I will suggest – yes, suggest; they are welcome to push back and I will listen, and sometimes accede to their request in order to keep the story in their voice and avoid it sounding like mine – that an adjective can go, or a metaphor. Too much, I tell them, sometimes drawing on the onomatopoeic power of a Yiddishism: “it’s a little unga pachka, too much.
They will resist. I will read the sentence back without the ornamentation. They will say, “that’s boring.” They truly believe this. As I once did.

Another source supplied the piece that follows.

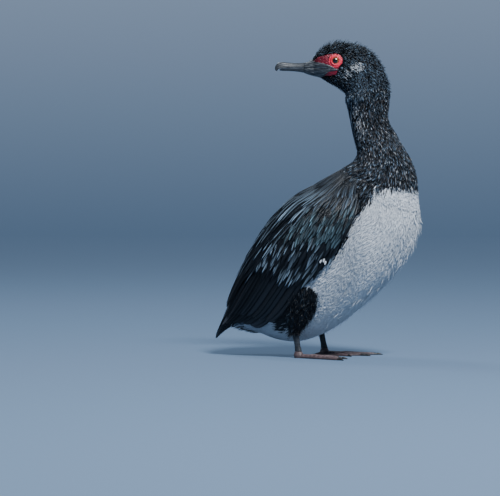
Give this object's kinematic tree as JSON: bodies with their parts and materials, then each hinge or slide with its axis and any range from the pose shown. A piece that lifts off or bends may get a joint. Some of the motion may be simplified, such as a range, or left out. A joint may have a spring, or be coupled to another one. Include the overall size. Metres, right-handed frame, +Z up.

I do not recall a particular moment when it dawned on me that there was virtue in making my writing sound as if I had done it without breaking a sweat. Emphasis on sound. Of course I had sweated the writing; I still do, as does most every writer I know. The trick was not letting the reader see it.
Yet I believed, and would cling to this belief for years, that putting my effort on display somehow made my work more…writerly. Early on a colleague at the newspaper where I worked pointed this out to me – that it was clear how hard I was trying and that this was not necessarily a good thing. I nodded as I might when someone tried to tell me the moon was made of cream cheese.
Just as my students now tell me that my edits have drained the life from the snappy, lively prose.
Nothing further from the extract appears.